The perpetrators of the bomb threats have not yet been identified, and law enforcement has been unable to confirm whether one individual is orchestrating the campaign or whether several people are involved.
“We’re looking at the impact of this, so who does it is important – we need to find out – but what the impact of this is on the communities is our primary concern,” Segal said.
The ADL has also received reports of approximately 90 different white supremacist flyers being distributed on college campuses, an unprecedented number.
“Alt-right groups have determined that now is their time to strike,” said Segal, referring to a political coalition of nativists and ethnic-nationalists who supported President Donald Trump’s political rise.
FBI and ADL reports from 2015 recorded an increase in antisemitic incidents from the prior year, which at the time was considered significant.
But that “relatively small” increase has now been dwarfed by recent developments, Segal said, making note of a decade-long decline in activity leading up to the recent spike.
“I don’t think we can draw a direct line from any one thing to say that’s why antisemitism seems to be up, except for perhaps one place: social media,” Segal said.
“The reality is,” he continued, “more people are likely to encounter a swastika on their [cell]phone than they are in their neighborhood.
And when you see the number of trolls engage online in this antisemitic narrative, our concern is that their Internet activities will mainstream these hateful messages and have real-world consequences.”
Jewish Federations of North America president and CEO Jerry Silverman has expressed deep concern over the issue.
Talking to The Jerusalem Post on the sidelines of the Jewish Agency Board of Governors winter meeting in Tel Aviv, Silverman said: “The level of hate crimes, both antisemitic and against other faiths, around the world scares me deeply.”
On the other hand, he said, the Jewish community has great confidence in law enforcement authorities, the FBI and the Department of Homeland Security, all of which he referred to as “great partners.” He also referenced training that has been conducted over the past few years in all community infrastructures.
“We’ve increased the capacity and capability of our security network over last three years because the wave was building and we saw what was happening,” Silverman asserted.
With clear methods and protocols in place, he said, “it’s business as usual” within a very short space of time following an incident.
“A phone call creates an environment of terrorism that is designed to change behavior,” said Michael Siegal, former chairman of the Jewish Federations of North America Board of Trustees and a member of the Jewish Agency Board of Governors.
“The good news is that the calls have not manifested themselves into anything serious, even though the call in and of itself is serious,” said Siegal, who also serves as head of the Secure Community Network, a project of the JFNA and the Conference of Presidents of Major American Jewish Organizations.
“When you have to evacuate a JCC and see children standing outside, as a parent, you wonder whether or not I should continue to send kids to those environments,” he reflected. “But we don’t know if it’s one person or an organization, and until we work with the government to discover who is doing these particular calls, the pattern is that it’s probably one person or organization – very sophisticated – but not a groundswell of lots of people doing something.”
Indeed, Siegal’s successor on the board of the JFNA, Richard V. Sandler, pointed to a recent Pew Research Center study that found Jews as a religious group received the warmest ratings among Americans.
“I don’t believe myself that as a result of whatever happened over the last year that there are a greater number of antisemites in the country,” Sandler said.
“Antisemitism is a problem; always is.

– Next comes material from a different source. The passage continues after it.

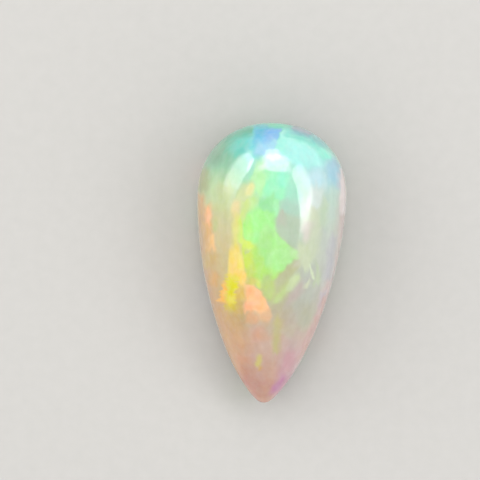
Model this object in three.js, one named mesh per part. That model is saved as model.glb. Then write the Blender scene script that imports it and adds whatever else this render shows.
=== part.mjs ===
// A precious opal cabochon: one long, pear-shaped stone with a high dome, lying on its flat polished back.
// Millimetres. +Y runs to the round head, -Y to the tip, +X across, +Z up out of the dome.
// The origin is on the flat back, under the middle of the stone's length and width.
import * as THREE from 'three';
import { mergeVertices } from 'three/addons/utils/BufferGeometryUtils.js';

// Driving dimensions, in millimetres. "Along" is measured from the stone's widest place towards its tip.
const HALF_WIDTH = 5.0; // at the widest place
const HEAD_LENGTH = 5.0; // from the widest place to the round end
const FLANK_LENGTH = 13.82; // from the widest place to where the two flanks would meet in a point
const TIP_BLEND = 0.25; // how far before that point the rounded tip begins
const DOME_HEIGHT = 5.0; // of the dome over the girdle, at the widest place
const GIRDLE_TOP = 1.4; // of the girdle's upper edge over the flat back
const GIRDLE_BAND = 0.35; // the upright band that a setting's wall would hold
const BACK_INSET = 0.85; // how far the flat back stays inside the girdle at the head

// Shape of the outline. Each is a power in the curves below.
const HEAD_FULLNESS = 2.173; // 2 is a plain ellipse, and more is squarer
const FLANK_START = 1.738; // how late the flanks begin to lean in
const FLANK_END = 0.6933; // how bluntly they meet

// How finely the faceted skin follows the curves
const HEAD_STEPS = 16;
const FLANK_STEPS = 34;
const TIP_STEPS = 5;
const DOME_STEPS = 24; // across the dome, from one side of the girdle to the other
const BEVEL_STEPS = 5; // around the rounded edge under the girdle

// Milky body and its play of colour, taken together as the eye does from a step away, under a high polish
const OPAL_COLOUR = '#cdd9b4';
const POLISH_ROUGHNESS = 0.06;

const QUARTER_TURN = Math.PI / 2;

// Half the width between the two leaning flanks, before the tip is rounded
function flankHalfWidth(along) {
  return HALF_WIDTH * (1 - (along / FLANK_LENGTH) ** FLANK_START) ** FLANK_END;
}

// The circle that rounds the tip: its centre is on the centre line, and it touches both flanks at start
function tipCircle() {
  const start = FLANK_LENGTH - TIP_BLEND;
  const halfWidth = flankHalfWidth(start);
  const share = (start / FLANK_LENGTH) ** FLANK_START;
  const slope = (-halfWidth * FLANK_END * FLANK_START * share) / (start * (1 - share));
  const centre = start + halfWidth * slope;
  const radius = Math.hypot(start - centre, halfWidth);
  return { start, centre, radius };
}

// The places along the stone where a slice is taken, with its half width there, from head to tip
function outlineStations() {
  const stations = [];
  for (let i = 0; i < HEAD_STEPS; i++) {
    const reach = Math.cos((i / HEAD_STEPS) * QUARTER_TURN);
    const halfWidth = HALF_WIDTH * (1 - reach ** HEAD_FULLNESS) ** (1 / HEAD_FULLNESS);
    stations.push({ along: -HEAD_LENGTH * reach, halfWidth });
  }
  const tip = tipCircle();
  for (let i = 0; i < FLANK_STEPS; i++) {
    const along = (i / FLANK_STEPS) * tip.start;
    stations.push({ along, halfWidth: flankHalfWidth(along) });
  }
  const startAngle = Math.acos((tip.start - tip.centre) / tip.radius);
  for (let i = 0; i <= TIP_STEPS; i++) {
    const angle = startAngle * (1 - i / TIP_STEPS);
    stations.push({
      along: tip.centre + tip.radius * Math.cos(angle),
      halfWidth: tip.radius * Math.sin(angle),
    });
  }
  return stations;
}

// The rounded edge under the girdle, from the flat back up to the band: the outline drawn in by a scale
// towards the middle of the head, which keeps the edge nearly even along the flanks
function bevelRings() {
  const rings = [];
  for (let i = 0; i <= BEVEL_STEPS; i++) {
    const angle = (i / BEVEL_STEPS) * QUARTER_TURN;
    const inset = BACK_INSET * (1 - Math.sin(angle));
    const height = (GIRDLE_TOP - GIRDLE_BAND) * (1 - Math.cos(angle));
    rings.push({ scale: 1 - inset / HALF_WIDTH, height });
  }
  return rings;
}

// One slice of the stone: up its right side, over the dome, and down its left side to the flat back
function slicePoints({ along, halfWidth }, centreY) {
  const rightEdge = bevelRings().map(({ scale, height }) => [
    halfWidth * scale,
    centreY - along * scale,
    height,
  ]);
  const leftEdge = rightEdge.map(([x, y, z]) => [-x, y, z]).reverse();
  const rise = (halfWidth * DOME_HEIGHT) / HALF_WIDTH;
  const arch = [];
  for (let i = 0; i <= DOME_STEPS; i++) {
    const angle = (i / DOME_STEPS) * 2 * QUARTER_TURN;
    arch.push([
      halfWidth * Math.cos(angle),
      centreY - along,
      GIRDLE_TOP + rise * Math.sin(angle),
    ]);
  }
  return [...rightEdge, ...arch, ...leftEdge];
}

// Welds the slices' doubled points, and drops the triangles that the weld shrinks to a line
function weld(geometry) {
  const welded = mergeVertices(geometry);
  const corners = welded.getIndex().array;
  const kept = [];
  for (let i = 0; i < corners.length; i += 3) {
    const [a, b, c] = corners.slice(i, i + 3);
    if (a !== b && b !== c && c !== a) {
      kept.push(a, b, c);
    }
  }
  welded.setIndex(kept);
  welded.computeVertexNormals();
  return welded;
}

// The stone's skin, closed all round: neighbouring slices are joined strip by strip, the flat back included,
// and the first and last slices fold shut into the head's end and the tip's end
function cabochonGeometry() {
  const stations = outlineStations();
  const centreY = (stations[stations.length - 1].along - HEAD_LENGTH) / 2;
  const slices = stations.map((station) => slicePoints(station, centreY));
  const around = slices[0].length;
  const faces = [];
  for (let i = 0; i < slices.length - 1; i++) {
    for (let j = 0; j < around; j++) {
      const next = (j + 1) % around;
      const here = i * around;
      const beyond = here + around;
      faces.push(here + j, here + next, beyond + next);
      faces.push(here + j, beyond + next, beyond + j);
    }
  }
  const geometry = new THREE.BufferGeometry();
  geometry.setAttribute('position', new THREE.Float32BufferAttribute(slices.flat(2), 3));
  geometry.setIndex(faces);
  return weld(geometry);
}

function cabochon() {
  const opal = new THREE.MeshStandardMaterial({
    color: OPAL_COLOUR,
    roughness: POLISH_ROUGHNESS,
    metalness: 0,
  });
  const stone = new THREE.Mesh(cabochonGeometry(), opal);
  stone.name = 'cabochon';
  return stone;
}

const part = new THREE.Group();
part.add(cabochon());

export default part;
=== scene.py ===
# %% [markdown]
# # A precious opal cabochon
# The object is one polished opal: a long pear-shaped dome on a flat back, milky and translucent, with
# patches of pure colour that seem to lie just under its skin. This lesson cuts the stone the way a lapidary
# does, from a rough form to a dome, a girdle and a back. Then it gives it the opal's body and its play of
# colour, and sets it on a plain floor under soft light.

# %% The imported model
import math

import bmesh
import bpy
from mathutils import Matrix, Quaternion, Vector


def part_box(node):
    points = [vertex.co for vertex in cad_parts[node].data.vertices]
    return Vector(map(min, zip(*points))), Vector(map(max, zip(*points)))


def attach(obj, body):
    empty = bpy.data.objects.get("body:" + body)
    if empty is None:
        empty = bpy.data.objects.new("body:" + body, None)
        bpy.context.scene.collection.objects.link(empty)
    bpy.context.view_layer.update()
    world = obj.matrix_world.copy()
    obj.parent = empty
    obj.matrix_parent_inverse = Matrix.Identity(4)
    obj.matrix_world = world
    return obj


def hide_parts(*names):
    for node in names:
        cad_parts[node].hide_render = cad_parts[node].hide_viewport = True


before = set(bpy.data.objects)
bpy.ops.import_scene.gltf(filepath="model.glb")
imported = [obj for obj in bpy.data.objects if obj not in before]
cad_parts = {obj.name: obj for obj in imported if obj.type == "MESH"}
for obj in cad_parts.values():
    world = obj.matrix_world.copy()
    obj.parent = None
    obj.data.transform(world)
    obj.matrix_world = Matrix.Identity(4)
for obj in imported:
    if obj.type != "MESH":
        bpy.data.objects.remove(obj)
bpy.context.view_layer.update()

stone_low, stone_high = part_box("cabochon")
print("solid:", [round(1000 * side, 3) for side in stone_high - stone_low], "mm")

# %% [markdown]
# ## Measures
# A gem this small is easiest to think of in millimetres, while Blender's unit here is the metre, so one
# name turns one into the other. The stone's width, length and height are read from the solid's box. What a
# box cannot say, such as how high the dome is and how full the curves are, is written here by name.

# %% Measures of the stone
MM = 0.001
hair = 0.001 * MM  # too short to see, and used to tell places apart

half_width = (stone_high.x - stone_low.x) / 2
stone_length = stone_high.y - stone_low.y
dome_height = 5.0 * MM
girdle_top = stone_high.z - dome_height
girdle_band = 0.35 * MM
back_inset = 0.85 * MM

head_length = 5.0 * MM
flank_length = 13.82 * MM
tip_blend = 0.25 * MM
head_fullness = 2.173
flank_start = 1.738
flank_end = 0.6933

tip_reach = stone_length - head_length
widest_y = stone_high.y - head_length
print("girdle at", round(girdle_top / MM, 2), "mm, widest place at y", round(widest_y / MM, 2), "mm")

# %% [markdown]
# ## The outline
# Seen from above, the stone is a round head that runs without a corner into two long leaning flanks, and
# they meet in a small round tip. One function gives half the width at any place along the stone, counted
# from the widest place, negative towards the head. A power curve is used because it bends as slowly as a
# hand-ground flank does, which a circle or a straight line would not.

# %% Half the width along the stone
def flank_half_width(along):
    return half_width * (1 - (along / flank_length) ** flank_start) ** flank_end


tip_start = flank_length - tip_blend
tip_start_width = flank_half_width(tip_start)
tip_share = (tip_start / flank_length) ** flank_start
tip_slope = -tip_start_width * flank_end * flank_start * tip_share / (tip_start * (1 - tip_share))
tip_centre = tip_start + tip_start_width * tip_slope
tip_radius = math.hypot(tip_start - tip_centre, tip_start_width)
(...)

I think more have felt the freedom to raise their ugly heads, but hopefully that will subside.”
Silverman, too, sees light in the darkness, highlighting the thousands of dollars donated by Muslim charities to renovate the vandalized St. Louis cemetery and the fact that Vice President Mike Pence made time in his schedule to help clean up the damage. He added that he himself had received phone calls from the largest nonprofits in America offering their help.
“We don’t know enough information at this point, frankly, for this in any way to change our culture or our attitudes,” he said. “What it does is make us more alert and smarter in how to deal with it, and it allows us as communities to come together – and that’s a good thing.”